Records from a data source

◆ ◆ ◆ ◆ ◆

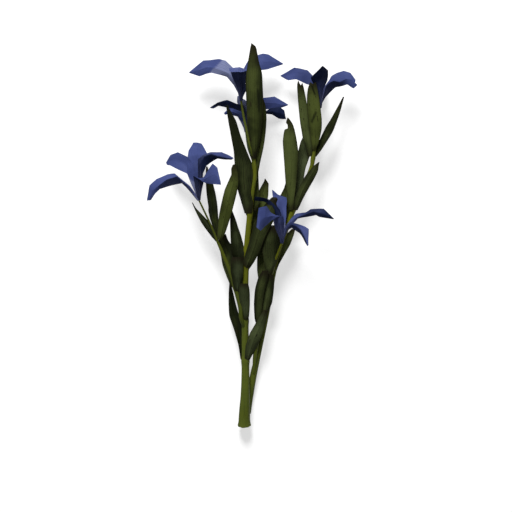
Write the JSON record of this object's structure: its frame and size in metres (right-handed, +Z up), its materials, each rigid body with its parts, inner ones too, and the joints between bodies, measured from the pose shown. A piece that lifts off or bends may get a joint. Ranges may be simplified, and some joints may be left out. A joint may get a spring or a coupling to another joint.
{
  "type": "gentian",
  "caption": "Cut gentian lying on its back: branching stems, narrow leaves and open blue flowers with pointed petals.",
  "frame": {"origin": "on the surface that the plant lies on, under the middle of its box", "axes": "+Y runs up the plant from the cut foot to the top leaf, +X is to the right seen from above, +Z points up from the surface"},
  "size_m": [0.1465, 0.27, 0.049],
  "materials": {
    "stem": "satin, fresh yellow-olive stem skin",
    "leaf": "matt to satin, leathery dark olive leaf with a fine midrib",
    "petal": "soft matt blue-violet petal, near black-blue on its outside"
  },
  "bodies": {
    "root": {"front_stem": "stem", "front_stem_leaf_1": "leaf", "front_stem_leaf_10": "leaf", "front_stem_leaf_11": "leaf", "front_stem_leaf_2": "leaf", "front_stem_leaf_3": "leaf", "front_stem_leaf_4": "leaf", "front_stem_leaf_5": "leaf", "front_stem_leaf_6": "leaf", "front_stem_leaf_7": "leaf", "front_stem_leaf_8": "leaf", "front_stem_leaf_9": "leaf", "inner_stem": "stem", "inner_stem_leaf_1": "leaf", "inner_stem_leaf_2": "leaf", "inner_stem_leaf_3": "leaf", "inner_stem_leaf_4": "leaf", "left_branch": "stem", "left_branch_leaf_1": "leaf", "left_branch_leaf_2": "leaf", "left_branch_leaf_3": "leaf", "left_branch_leaf_4": "leaf", "left_branch_leaf_5": "leaf", "left_branch_leaf_6": "leaf", "left_flower_petal_1": "petal", "left_flower_petal_2": "petal", "left_flower_petal_3": "petal", "left_flower_petal_4": "petal", "left_flower_petal_5": "petal", "low_flower_petal_1": "petal", "low_flower_petal_2": "petal", "low_flower_petal_3": "petal", "low_flower_petal_4": "petal", "low_flower_petal_5": "petal", "rear_flower_petal_1": "petal", "rear_flower_petal_2": "petal", "rear_flower_petal_3": "petal", "rear_flower_petal_4": "petal", "rear_flower_petal_5": "petal", "rear_stalk": "stem", "right_flower_petal_1": "petal", "right_flower_petal_2": "petal", "right_flower_petal_3": "petal", "right_flower_petal_4": "petal", "right_flower_petal_5": "petal", "right_stem": "stem", "right_stem_leaf_1": "leaf", "right_stem_leaf_2": "leaf", "right_stem_leaf_3": "leaf", "right_stem_leaf_4": "leaf", "right_stem_leaf_5": "leaf", "right_stem_leaf_6": "leaf", "right_stem_leaf_7": "leaf", "right_stem_leaf_8": "leaf", "top_flower_petal_1": "petal", "top_flower_petal_2": "petal", "top_flower_petal_3": "petal", "top_flower_petal_4": "petal", "top_flower_petal_5": "petal", "top_stalk": "stem"}
  },
  "joints": []
}
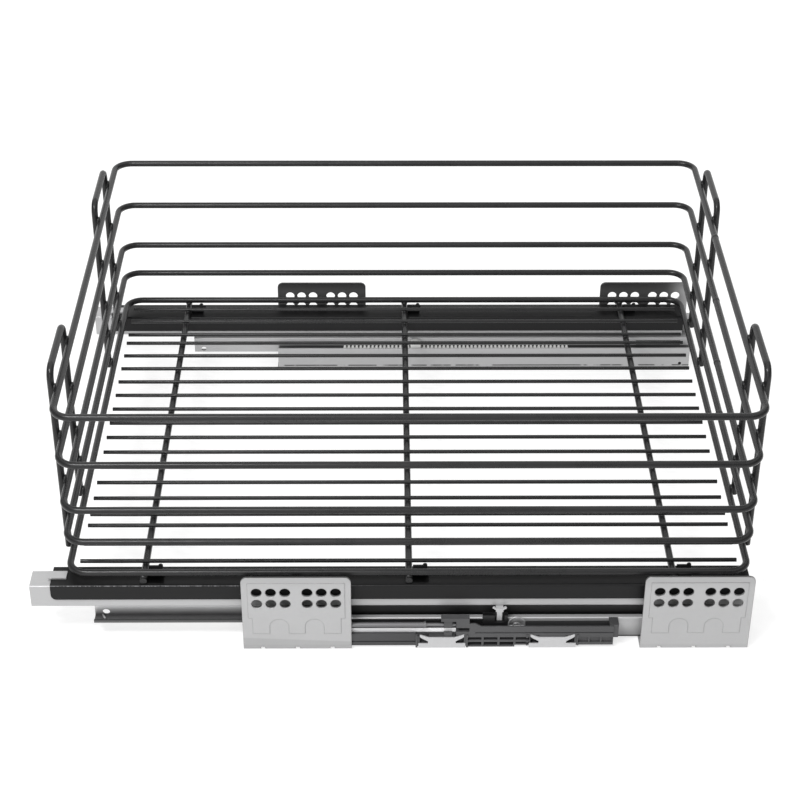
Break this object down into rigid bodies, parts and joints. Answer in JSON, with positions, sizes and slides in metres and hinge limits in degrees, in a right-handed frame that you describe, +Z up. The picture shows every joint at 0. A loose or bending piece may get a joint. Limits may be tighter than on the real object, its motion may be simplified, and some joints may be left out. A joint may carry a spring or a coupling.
{
  "type": "pull-out cargo basket",
  "caption": "Wire storage basket on two side-mounted, soft-closing telescopic slides with perforated wall brackets.",
  "frame": {"origin": "bottom centre of the whole object's bounding box, in the plane of the brackets' feet", "axes": "-X is the way the basket is pulled out, +Y runs from the near slide to the far slide, +Z is up"},
  "size_m": [0.517, 0.414, 0.204],
  "materials": {
    "black_wire": "powder coat, satin",
    "black_cover": "powder coat, satin",
    "zinc_rail": "galvanised",
    "zinc_bracket": "galvanised",
    "bright_steel": "bright",
    "dark_steel": "dark",
    "white_plastic": "moulded",
    "grey_plastic": "moulded",
    "dark_plastic": "moulded"
  },
  "bodies": {
    "cabinet_side": {"cabinet_rail_near": "zinc_rail", "front_bracket_near": "zinc_bracket", "back_bracket_near": "zinc_bracket", "rivets_near": "bright_steel", "rack_near": "white_plastic", "damper_tray_near": "dark_plastic", "soft_close_housing_near": "grey_plastic", "guide_strip_near": "bright_steel", "unit_clips_near": "bright_steel", "damper_rod_near": "bright_steel", "closing_spring_near": "bright_steel", "spring_cover_near": "dark_plastic", "cabinet_rail_far": "zinc_rail", "front_bracket_far": "zinc_bracket", "back_bracket_far": "zinc_bracket", "rivets_far": "bright_steel", "rack_far": "white_plastic", "damper_tray_far": "dark_plastic", "soft_close_housing_far": "grey_plastic", "guide_strip_far": "bright_steel", "unit_clips_far": "bright_steel", "damper_rod_far": "bright_steel", "closing_spring_far": "bright_steel", "spring_cover_far": "dark_plastic"},
    "basket": {"bottom_ring": "black_wire", "lower_ring": "black_wire", "middle_ring": "black_wire", "upper_ring": "black_wire", "top_ring": "black_wire", "front_near_loop": "black_wire", "front_far_loop": "black_wire", "back_near_loop": "black_wire", "back_far_loop": "black_wire", "front_cross_wire": "black_wire", "middle_cross_wire": "black_wire", "back_cross_wire": "black_wire", "floor_wires": "black_wire", "drawer_rail_near": "zinc_rail", "cover_near": "black_cover", "activator_near": "zinc_rail", "drawer_rail_far": "zinc_rail", "cover_far": "black_cover", "activator_far": "zinc_rail"},
    "middle_near": {"middle_rail_near": "zinc_rail"},
    "lower_carriage_near": {"lower_cage_near": "white_plastic", "lower_rollers_near": "bright_steel"},
    "upper_carriage_near": {"upper_cage_near": "white_plastic", "upper_rollers_near": "bright_steel"},
    "catch_carriage_near": {"catch_near": "dark_plastic", "catch_hook_near": "bright_steel", "damper_cylinder_near": "dark_steel"},
    "middle_far": {"middle_rail_far": "zinc_rail"},
    "lower_carriage_far": {"lower_cage_far": "white_plastic", "lower_rollers_far": "bright_steel"},
    "upper_carriage_far": {"upper_cage_far": "white_plastic", "upper_rollers_far": "bright_steel"},
    "catch_carriage_far": {"catch_far": "dark_plastic", "catch_hook_far": "bright_steel", "damper_cylinder_far": "dark_steel"}
  },
  "joints": [
    {"name": "basket_slide", "type": "slide", "parent": "cabinet_side", "child": "basket", "axis": [-1, 0, 0], "range_m": [0, 0.45]},
    {"name": "middle_slide_near", "type": "slide", "parent": "cabinet_side", "child": "middle_near", "axis": [-1, 0, 0], "range_m": [0, 0.225]},
    {"name": "lower_rollers_slide_near", "type": "slide", "parent": "cabinet_side", "child": "lower_carriage_near", "axis": [-1, 0, 0], "range_m": [0, 0.1125]},
    {"name": "upper_rollers_slide_near", "type": "slide", "parent": "cabinet_side", "child": "upper_carriage_near", "axis": [-1, 0, 0], "range_m": [0, 0.3375]},
    {"name": "catch_slide_near", "type": "slide", "parent": "cabinet_side", "child": "catch_carriage_near", "axis": [-1, 0, 0], "range_m": [0, 0.04], "stiffness_N_per_m": 60, "springref_m": -0.02},
    {"name": "middle_slide_far", "type": "slide", "parent": "cabinet_side", "child": "middle_far", "axis": [-1, 0, 0], "range_m": [0, 0.225]},
    {"name": "lower_rollers_slide_far", "type": "slide", "parent": "cabinet_side", "child": "lower_carriage_far", "axis": [-1, 0, 0], "range_m": [0, 0.1125]},
    {"name": "upper_rollers_slide_far", "type": "slide", "parent": "cabinet_side", "child": "upper_carriage_far", "axis": [-1, 0, 0], "range_m": [0, 0.3375]},
    {"name": "catch_slide_far", "type": "slide", "parent": "cabinet_side", "child": "catch_carriage_far", "axis": [-1, 0, 0], "range_m": [0, 0.04], "stiffness_N_per_m": 60, "springref_m": -0.02}
  ],
  "couplings": [
    {"joint": "middle_slide_near", "follows": "basket_slide", "ratio": 0.5},
    {"joint": "lower_rollers_slide_near", "follows": "basket_slide", "ratio": 0.25},
    {"joint": "upper_rollers_slide_near", "follows": "basket_slide", "ratio": 0.75},
    {"joint": "middle_slide_far", "follows": "basket_slide", "ratio": 0.5},
    {"joint": "lower_rollers_slide_far", "follows": "basket_slide", "ratio": 0.25},
    {"joint": "upper_rollers_slide_far", "follows": "basket_slide", "ratio": 0.75}
  ]
}
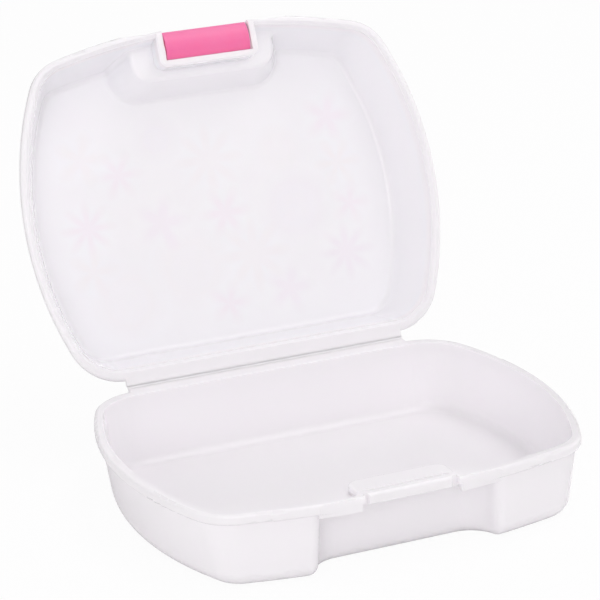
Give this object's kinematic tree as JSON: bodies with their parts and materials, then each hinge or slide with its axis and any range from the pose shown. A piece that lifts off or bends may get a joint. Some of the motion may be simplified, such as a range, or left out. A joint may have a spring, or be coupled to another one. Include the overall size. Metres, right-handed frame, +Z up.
{
  "type": "hinged plastic box",
  "caption": "Shallow hinged notions box of milky plastic, standing open, with a swinging coloured clip in the lid and a finger recess in the front.",
  "frame": {"origin": "centre of the tray's outline, on the flat underside that it rests on", "axes": "+X along the hinge, -Y towards the clip side (front), +Z up; the lid stands open towards +Y"},
  "size_m": [0.17, 0.205, 0.1522],
  "materials": {
    "milky_plastic": "satin translucent polypropylene",
    "clip_plastic": "satin pink",
    "label_film": "printed film"
  },
  "bodies": {
    "base": {"base_tray": "milky_plastic", "strike_bar": "milky_plastic", "hinge_leaf_base": "milky_plastic", "hinge_film": "milky_plastic"},
    "lid": {"lid_shell": "milky_plastic", "lid_label": "label_film", "hinge_leaf_lid": "milky_plastic", "latch_pivot_bar": "milky_plastic"},
    "clip": {"latch_clip": "clip_plastic"}
  },
  "joints": [
    {"name": "lid_hinge", "type": "hinge", "parent": "base", "child": "lid", "pos_m": [0, 0.0692, 0.0291], "axis": [-1, 0, 0], "range_deg": [-112.5, 67.5], "deforming": ["hinge_film"]},
    {"name": "clip_pivot", "type": "hinge", "parent": "lid", "child": "clip", "pos_m": [0, 0.12264, 0.14897], "axis": [-1, 0, 0], "range_deg": [0, 170]}
  ]
}
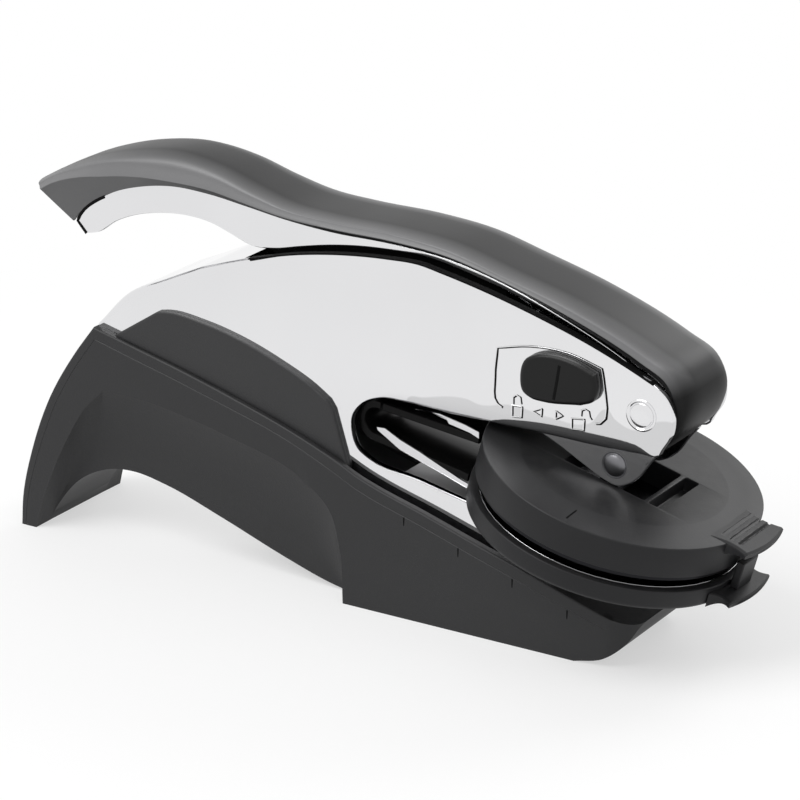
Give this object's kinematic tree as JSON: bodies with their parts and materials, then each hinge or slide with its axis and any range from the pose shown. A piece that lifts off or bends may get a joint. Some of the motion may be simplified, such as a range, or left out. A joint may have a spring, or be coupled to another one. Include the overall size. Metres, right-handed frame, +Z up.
{
  "type": "seal embosser",
  "caption": "Hand seal embosser with a hinged lever, chrome frame, moulded foot and sprung round die holders that press a seal into paper.",
  "frame": {"origin": "middle of the overall length from the heel to the tab, on the desk, in the mid-plane between the frame's cheeks", "axes": "+X from the lever's tail to the dies, +Y across to the far side, +Z up from the desk"},
  "size_m": [0.161, 0.0546, 0.0823],
  "materials": {
    "foot_plastic": "matte",
    "panel_plastic": "matte",
    "grip_plastic": "satin",
    "holder_plastic": "satin",
    "button_plastic": "satin",
    "frame_chrome": "polished",
    "lever_chrome": "polished",
    "pin_steel": "satin",
    "inner_steel": "satin",
    "block_aluminium": "cast",
    "screw_steel": "black oxide",
    "plate_chrome": "polished",
    "die_polymer": "satin",
    "die_brass": "engraved",
    "foot_rubber": "matte"
  },
  "bodies": {
    "stand": {"base_shell": "foot_plastic", "foot_pad": "foot_rubber", "frame": "frame_chrome", "block_front": "block_aluminium", "block_rear": "block_aluminium", "base_screw_front": "screw_steel", "base_screw_rear": "screw_steel", "side_panel_left": "panel_plastic", "side_panel_right": "panel_plastic", "pivot_pin": "pin_steel", "pivot_washer_left": "pin_steel", "pivot_washer_right": "pin_steel", "lower_die": "die_brass", "lower_die_plate": "plate_chrome", "lower_die_holder": "holder_plastic", "tab_post": "holder_plastic", "anvil_plate": "inner_steel"},
    "lever": {"lever_channel": "lever_chrome", "handle_cover": "grip_plastic", "cover_screw_front": "screw_steel", "cover_screw_rear": "screw_steel", "press_pin": "pin_steel"},
    "link": {"press_link": "inner_steel"},
    "upper_jaw": {"upper_die_holder": "holder_plastic", "saddle_plate": "inner_steel", "upper_die_plate": "plate_chrome", "upper_die": "die_polymer"},
    "lock": {"lock_button": "button_plastic", "lock_latch": "inner_steel"}
  },
  "joints": [
    {"name": "lever_hinge", "type": "hinge", "parent": "stand", "child": "lever", "pos_m": [0.05994, 0, 0.0498], "axis": [0, 1, 0], "range_deg": [0, 22]},
    {"name": "link_hinge", "type": "hinge", "parent": "lever", "child": "link", "pos_m": [0.05324, 0, 0.038], "axis": [0, 1, 0], "range_deg": [-54, 0]},
    {"name": "jaw_hinge", "type": "hinge", "parent": "stand", "child": "upper_jaw", "pos_m": [0.00183, 0, 0.0366], "axis": [0, -1, 0], "range_deg": [0, 2.3]},
    {"name": "lock_slide", "type": "slide", "parent": "stand", "child": "lock", "axis": [-1, 0, 0], "range_m": [0, 0.004]}
  ],
  "couplings": [
    {"joint": "link_hinge", "follows": "lever_hinge", "ratio": -2.3526},
    {"joint": "jaw_hinge", "follows": "lever_hinge", "ratio": 0.1}
  ]
}
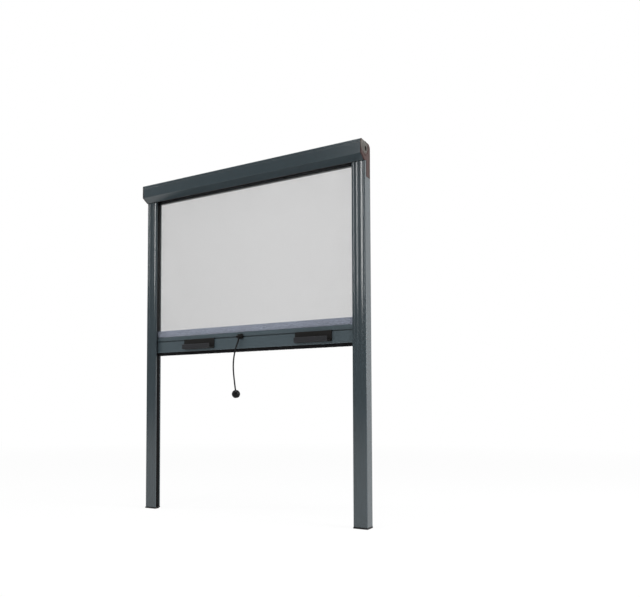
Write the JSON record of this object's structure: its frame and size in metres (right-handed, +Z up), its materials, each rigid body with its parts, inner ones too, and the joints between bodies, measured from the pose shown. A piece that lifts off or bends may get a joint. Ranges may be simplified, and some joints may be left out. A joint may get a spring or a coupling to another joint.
{
  "type": "roller insect screen for a window",
  "caption": "Roller insect screen: a cassette with a sprung mesh roller, guide rails with brush seals, and a pull bar with handles and a cord.",
  "frame": {"origin": "under the middle of the frame, at the level of the foot caps' undersides", "axes": "+X to the right seen from the front (the handle side), +Y to the rear, +Z up"},
  "size_m": [0.522, 0.042, 0.71],
  "materials": {
    "anthracite_aluminium": "anthracite grey powder coat, satin",
    "bare_aluminium": "mill finish",
    "steel": "bright drawn",
    "brown_plastic": "moulded, brown, satin",
    "black_plastic": "moulded, black, satin",
    "brush_pile": "black woven pile",
    "insect_mesh": "coated glass fibre mesh, grey",
    "woven_hem": "grey woven tape",
    "soft_plastic": "extruded, dark grey",
    "braided_cord": "black braid",
    "ball_plastic": "moulded, black"
  },
  "bodies": {
    "frame": {"cassette_profile": "anthracite_aluminium", "left_guide_rail": "anthracite_aluminium", "right_guide_rail": "anthracite_aluminium", "idler_pin": "steel", "spring_shaft": "steel", "torsion_spring": "steel", "left_end_cap": "brown_plastic", "right_end_cap": "brown_plastic", "left_foot_cap": "black_plastic", "right_foot_cap": "black_plastic", "cassette_brush": "brush_pile", "left_front_brush": "brush_pile", "right_front_brush": "brush_pile", "left_rear_brush": "brush_pile", "right_rear_brush": "brush_pile", "insect_mesh": "insect_mesh"},
    "roller": {"roller_tube": "bare_aluminium", "roller_left_plug": "black_plastic", "roller_right_plug": "black_plastic", "mesh_roll": "insect_mesh"},
    "bar": {"pull_bar": "anthracite_aluminium", "bar_brush": "brush_pile", "left_bar_slide": "black_plastic", "right_bar_slide": "black_plastic", "mesh_hem": "woven_hem", "hem_spline": "soft_plastic", "left_handle": "black_plastic", "right_handle": "black_plastic", "cord_hook": "black_plastic", "pull_cord": "braided_cord", "cord_ball": "ball_plastic"}
  },
  "joints": [
    {"name": "bar_slide", "type": "slide", "parent": "frame", "child": "bar", "axis": [0, 0, 1], "range_m": [-0.325, 0.282], "deforming": ["insect_mesh"]},
    {"name": "roller_spin", "type": "hinge", "parent": "frame", "child": "roller", "pos_m": [0, -0.0023, 0.696], "axis": [1, 0, 0], "range_deg": [-1730, 1502]}
  ],
  "couplings": [
    {"joint": "roller_spin", "follows": "bar_slide", "rad_per_m": 92.593}
  ]
}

◆ ◆ ◆ ◆ ◆

Task brief
Find the lines of the material that hold the word "into" and report their count alone.

Final result
2